SOURCE DATA:
◆ ◆ ◆ ◆ ◆

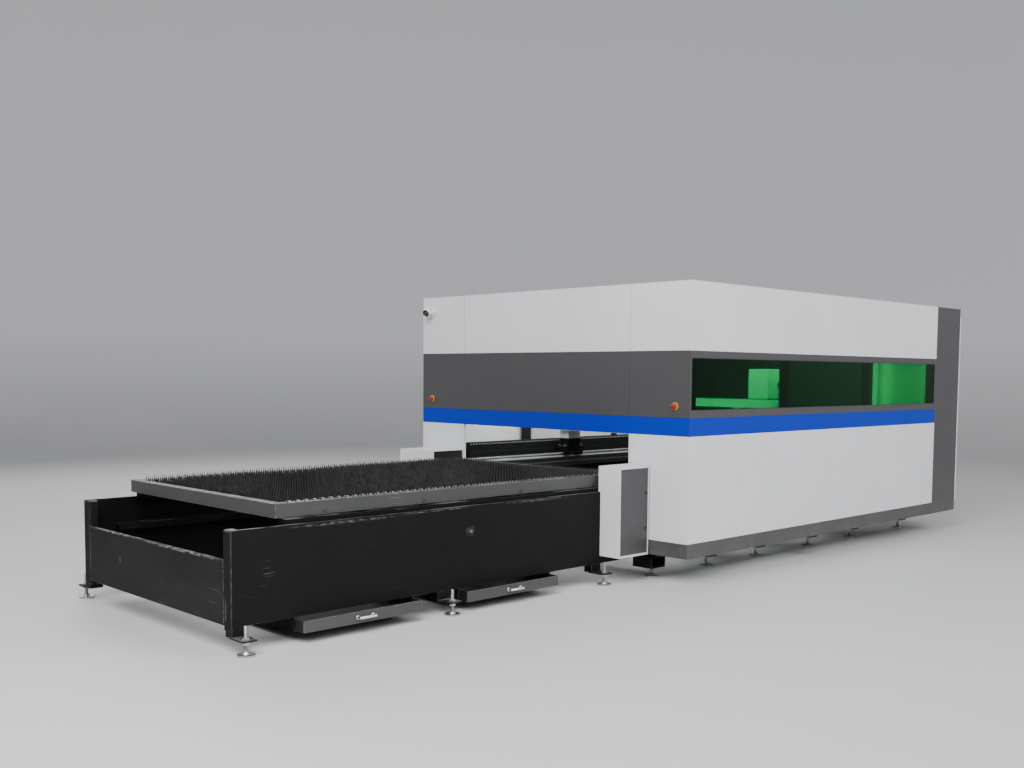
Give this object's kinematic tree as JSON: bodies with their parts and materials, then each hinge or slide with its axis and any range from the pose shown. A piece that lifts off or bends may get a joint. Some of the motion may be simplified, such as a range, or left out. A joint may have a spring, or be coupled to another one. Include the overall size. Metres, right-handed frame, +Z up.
{
  "type": "fiber laser cutting machine",
  "caption": "Enclosed sheet cutting machine with a glazed cabin, a gantry and cutting head inside, and an exchange table with toothed support pallets in front.",
  "frame": {"origin": "on the floor, in the middle of the machine's outline", "axes": "+X from the exchange table into the enclosure, +Y towards the far side with the doors, +Z up"},
  "size_m": [8.104, 2.974, 2.2],
  "materials": {
    "white_panel": "gloss powder coat",
    "grey_panel": "satin powder coat",
    "blue_stripe": "gloss powder coat",
    "machine_paint": "satin paint",
    "black_table": "worn satin paint",
    "pallet_paint": "satin paint",
    "slat_steel": "rolled and laser cut",
    "tray_paint": "satin paint",
    "ground_steel": "ground",
    "chain_plastic": "matt",
    "laser_glass": "gloss green",
    "stop_red": "gloss",
    "stop_yellow": "gloss",
    "camera_white": "satin"
  },
  "bodies": {
    "machine": {"lower_panel_near": "white_panel", "lower_panel_far_front": "white_panel", "lower_panel_far_rear": "white_panel", "header_white": "white_panel", "top_panel_near": "white_panel", "top_panel_far": "white_panel", "roof": "white_panel", "control_box": "white_panel", "gas_box": "white_panel", "rear_cabinet": "white_panel", "window_band_near": "grey_panel", "window_band_far_front": "grey_panel", "window_band_far_rear": "grey_panel", "header_grey": "grey_panel", "plinth_near": "grey_panel", "plinth_far": "grey_panel", "end_band": "grey_panel", "stripe_front": "blue_stripe", "stripe_far_rear": "blue_stripe", "enclosure_frame": "machine_paint", "bed": "machine_paint", "exchange_frame": "black_table", "rail_near": "ground_steel", "rail_far": "ground_steel", "drag_chain": "chain_plastic", "window_near_1": "laser_glass", "window_near_2": "laser_glass", "window_near_3": "laser_glass", "window_far_front": "laser_glass", "window_far_rear": "laser_glass", "stop_collar_near": "stop_yellow", "stop_collar_far": "stop_yellow", "camera_base": "camera_white", "camera_head": "camera_white"},
    "upper_pallet": {"pallet_upper_frame": "pallet_paint", "pallet_upper_slats": "slat_steel"},
    "lower_pallet": {"pallet_lower_frame": "pallet_paint", "pallet_lower_slats": "slat_steel"},
    "gantry": {"gantry_carriage_near": "black_table", "gantry_carriage_far": "black_table", "gantry_beam": "white_panel", "cable_trough": "white_panel"},
    "head_carriage": {"head_carriage": "machine_paint", "head_cover": "white_panel"},
    "cutting_head": {"cutting_head": "ground_steel"},
    "slag_tray_1": {"slag_tray_1": "tray_paint"},
    "slag_tray_2": {"slag_tray_2": "tray_paint"},
    "control_box_door": {"control_box_door": "grey_panel"},
    "gas_box_door": {"gas_box_door": "grey_panel"},
    "cabinet_door_near": {"cabinet_door_near": "white_panel"},
    "cabinet_door_far": {"cabinet_door_far": "white_panel"},
    "side_door_front": {"side_door_front": "white_panel", "side_door_front_pane": "laser_glass", "side_door_front_handle": "white_panel"},
    "side_door_rear": {"side_door_rear": "white_panel", "side_door_rear_pane": "laser_glass", "side_door_rear_handle": "white_panel"},
    "stop_button_near": {"stop_button_near": "stop_red"},
    "stop_button_far": {"stop_button_far": "stop_red"}
  },
  "joints": [
    {"name": "upper_pallet_travel", "type": "slide", "parent": "machine", "child": "upper_pallet", "axis": [1, 0, 0], "range_m": [0, 3.448]},
    {"name": "lower_pallet_travel", "type": "slide", "parent": "machine", "child": "lower_pallet", "axis": [1, 0, 0], "range_m": [-3.448, 0]},
    {"name": "gantry_travel", "type": "slide", "parent": "machine", "child": "gantry", "axis": [1, 0, 0], "range_m": [-1.15, 1.85]},
    {"name": "head_travel", "type": "slide", "parent": "gantry", "child": "head_carriage", "axis": [0, 1, 0], "range_m": [0, 1.78]},
    {"name": "head_focus", "type": "slide", "parent": "head_carriage", "child": "cutting_head", "axis": [0, 0, 1], "range_m": [-0.12, 0]},
    {"name": "slag_tray_1_travel", "type": "slide", "parent": "machine", "child": "slag_tray_1", "axis": [0, -1, 0], "range_m": [0, 0.78]},
    {"name": "slag_tray_2_travel", "type": "slide", "parent": "machine", "child": "slag_tray_2", "axis": [0, -1, 0], "range_m": [0, 0.78]},
    {"name": "control_box_door_hinge", "type": "hinge", "parent": "machine", "child": "control_box_door", "pos_m": [-1.0341, -1.141, 0.53], "axis": [0, 0, -1], "range_deg": [0, 100]},
    {"name": "gas_box_door_hinge", "type": "hinge", "parent": "machine", "child": "gas_box_door", "pos_m": [-1.0341, 1.389, 0.53], "axis": [0, 0, 1], "range_deg": [0, 100]},
    {"name": "cabinet_door_near_hinge", "type": "hinge", "parent": "machine", "child": "cabinet_door_near", "pos_m": [4.027, -0.8, 1.27], "axis": [0, 0, -1], "range_deg": [0, 110]},
    {"name": "cabinet_door_far_hinge", "type": "hinge", "parent": "machine", "child": "cabinet_door_far", "pos_m": [4.027, 0.8, 1.27], "axis": [0, 0, 1], "range_deg": [0, 110]},
    {"name": "side_door_front_hinge", "type": "hinge", "parent": "machine", "child": "side_door_front", "pos_m": [0.6519, 1.445, 1], "axis": [0, 0, 1], "range_deg": [0, 90]},
    {"name": "side_door_rear_hinge", "type": "hinge", "parent": "machine", "child": "side_door_rear", "pos_m": [1.8461, 1.445, 1], "axis": [0, 0, -1], "range_deg": [0, 90]},
    {"name": "stop_button_near_press", "type": "slide", "parent": "machine", "child": "stop_button_near", "axis": [1, 0, 0], "range_m": [0, 0.006], "stiffness_N_per_m": 500},
    {"name": "stop_button_far_press", "type": "slide", "parent": "machine", "child": "stop_button_far", "axis": [1, 0, 0], "range_m": [0, 0.006], "stiffness_N_per_m": 500}
  ],
  "couplings": [
    {"joint": "lower_pallet_travel", "follows": "upper_pallet_travel", "ratio": -1}
  ]
}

◆ ◆ ◆ ◆ ◆

AIM: Extract the complete data, matching each line exactly.

SOLUTION TO THIS EXERCISE:
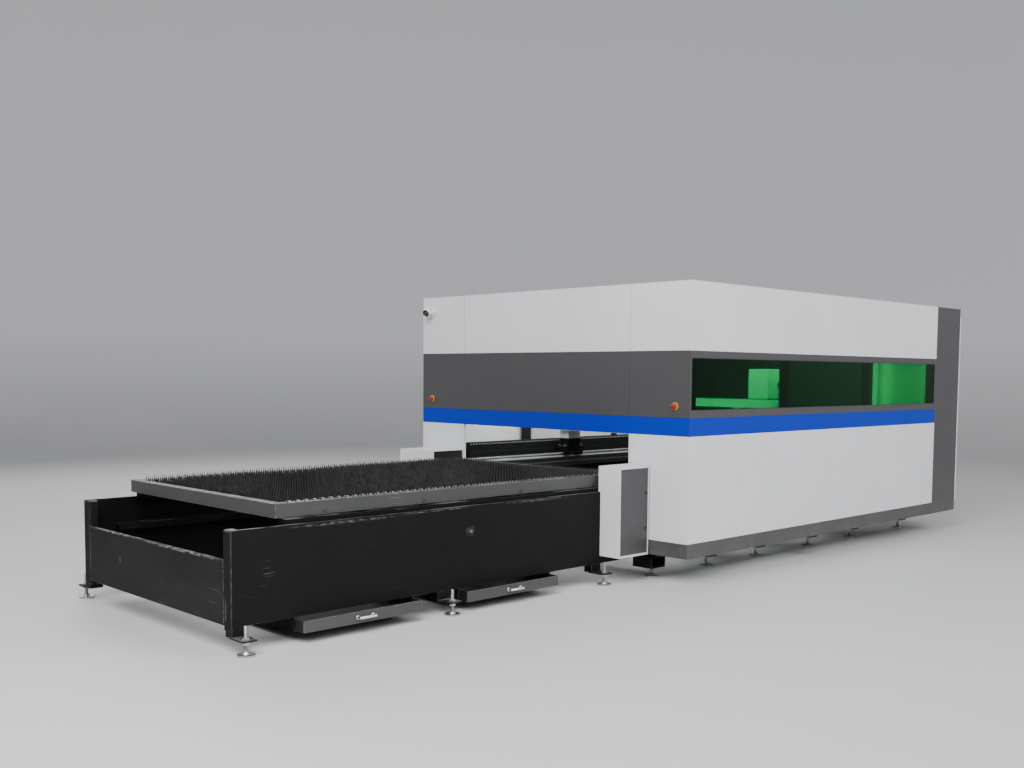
Give this object's kinematic tree as JSON: bodies with their parts and materials, then each hinge or slide with its axis and any range from the pose shown. A piece that lifts off or bends may get a joint. Some of the motion may be simplified, such as a range, or left out. A joint may have a spring, or be coupled to another one. Include the overall size. Metres, right-handed frame, +Z up.
{
  "type": "fiber laser cutting machine",
  "caption": "Enclosed sheet cutting machine with a glazed cabin, a gantry and cutting head inside, and an exchange table with toothed support pallets in front.",
  "frame": {"origin": "on the floor, in the middle of the machine's outline", "axes": "+X from the exchange table into the enclosure, +Y towards the far side with the doors, +Z up"},
  "size_m": [8.104, 2.974, 2.2],
  "materials": {
    "white_panel": "gloss powder coat",
    "grey_panel": "satin powder coat",
    "blue_stripe": "gloss powder coat",
    "machine_paint": "satin paint",
    "black_table": "worn satin paint",
    "pallet_paint": "satin paint",
    "slat_steel": "rolled and laser cut",
    "tray_paint": "satin paint",
    "ground_steel": "ground",
    "chain_plastic": "matt",
    "laser_glass": "gloss green",
    "stop_red": "gloss",
    "stop_yellow": "gloss",
    "camera_white": "satin"
  },
  "bodies": {
    "machine": {"lower_panel_near": "white_panel", "lower_panel_far_front": "white_panel", "lower_panel_far_rear": "white_panel", "header_white": "white_panel", "top_panel_near": "white_panel", "top_panel_far": "white_panel", "roof": "white_panel", "control_box": "white_panel", "gas_box": "white_panel", "rear_cabinet": "white_panel", "window_band_near": "grey_panel", "window_band_far_front": "grey_panel", "window_band_far_rear": "grey_panel", "header_grey": "grey_panel", "plinth_near": "grey_panel", "plinth_far": "grey_panel", "end_band": "grey_panel", "stripe_front": "blue_stripe", "stripe_far_rear": "blue_stripe", "enclosure_frame": "machine_paint", "bed": "machine_paint", "exchange_frame": "black_table", "rail_near": "ground_steel", "rail_far": "ground_steel", "drag_chain": "chain_plastic", "window_near_1": "laser_glass", "window_near_2": "laser_glass", "window_near_3": "laser_glass", "window_far_front": "laser_glass", "window_far_rear": "laser_glass", "stop_collar_near": "stop_yellow", "stop_collar_far": "stop_yellow", "camera_base": "camera_white", "camera_head": "camera_white"},
    "upper_pallet": {"pallet_upper_frame": "pallet_paint", "pallet_upper_slats": "slat_steel"},
    "lower_pallet": {"pallet_lower_frame": "pallet_paint", "pallet_lower_slats": "slat_steel"},
    "gantry": {"gantry_carriage_near": "black_table", "gantry_carriage_far": "black_table", "gantry_beam": "white_panel", "cable_trough": "white_panel"},
    "head_carriage": {"head_carriage": "machine_paint", "head_cover": "white_panel"},
    "cutting_head": {"cutting_head": "ground_steel"},
    "slag_tray_1": {"slag_tray_1": "tray_paint"},
    "slag_tray_2": {"slag_tray_2": "tray_paint"},
    "control_box_door": {"control_box_door": "grey_panel"},
    "gas_box_door": {"gas_box_door": "grey_panel"},
    "cabinet_door_near": {"cabinet_door_near": "white_panel"},
    "cabinet_door_far": {"cabinet_door_far": "white_panel"},
    "side_door_front": {"side_door_front": "white_panel", "side_door_front_pane": "laser_glass", "side_door_front_handle": "white_panel"},
    "side_door_rear": {"side_door_rear": "white_panel", "side_door_rear_pane": "laser_glass", "side_door_rear_handle": "white_panel"},
    "stop_button_near": {"stop_button_near": "stop_red"},
    "stop_button_far": {"stop_button_far": "stop_red"}
  },
  "joints": [
    {"name": "upper_pallet_travel", "type": "slide", "parent": "machine", "child": "upper_pallet", "axis": [1, 0, 0], "range_m": [0, 3.448]},
    {"name": "lower_pallet_travel", "type": "slide", "parent": "machine", "child": "lower_pallet", "axis": [1, 0, 0], "range_m": [-3.448, 0]},
    {"name": "gantry_travel", "type": "slide", "parent": "machine", "child": "gantry", "axis": [1, 0, 0], "range_m": [-1.15, 1.85]},
    {"name": "head_travel", "type": "slide", "parent": "gantry", "child": "head_carriage", "axis": [0, 1, 0], "range_m": [0, 1.78]},
    {"name": "head_focus", "type": "slide", "parent": "head_carriage", "child": "cutting_head", "axis": [0, 0, 1], "range_m": [-0.12, 0]},
    {"name": "slag_tray_1_travel", "type": "slide", "parent": "machine", "child": "slag_tray_1", "axis": [0, -1, 0], "range_m": [0, 0.78]},
    {"name": "slag_tray_2_travel", "type": "slide", "parent": "machine", "child": "slag_tray_2", "axis": [0, -1, 0], "range_m": [0, 0.78]},
    {"name": "control_box_door_hinge", "type": "hinge", "parent": "machine", "child": "control_box_door", "pos_m": [-1.0341, -1.141, 0.53], "axis": [0, 0, -1], "range_deg": [0, 100]},
    {"name": "gas_box_door_hinge", "type": "hinge", "parent": "machine", "child": "gas_box_door", "pos_m": [-1.0341, 1.389, 0.53], "axis": [0, 0, 1], "range_deg": [0, 100]},
    {"name": "cabinet_door_near_hinge", "type": "hinge", "parent": "machine", "child": "cabinet_door_near", "pos_m": [4.027, -0.8, 1.27], "axis": [0, 0, -1], "range_deg": [0, 110]},
    {"name": "cabinet_door_far_hinge", "type": "hinge", "parent": "machine", "child": "cabinet_door_far", "pos_m": [4.027, 0.8, 1.27], "axis": [0, 0, 1], "range_deg": [0, 110]},
    {"name": "side_door_front_hinge", "type": "hinge", "parent": "machine", "child": "side_door_front", "pos_m": [0.6519, 1.445, 1], "axis": [0, 0, 1], "range_deg": [0, 90]},
    {"name": "side_door_rear_hinge", "type": "hinge", "parent": "machine", "child": "side_door_rear", "pos_m": [1.8461, 1.445, 1], "axis": [0, 0, -1], "range_deg": [0, 90]},
    {"name": "stop_button_near_press", "type": "slide", "parent": "machine", "child": "stop_button_near", "axis": [1, 0, 0], "range_m": [0, 0.006], "stiffness_N_per_m": 500},
    {"name": "stop_button_far_press", "type": "slide", "parent": "machine", "child": "stop_button_far", "axis": [1, 0, 0], "range_m": [0, 0.006], "stiffness_N_per_m": 500}
  ],
  "couplings": [
    {"joint": "lower_pallet_travel", "follows": "upper_pallet_travel", "ratio": -1}
  ]
}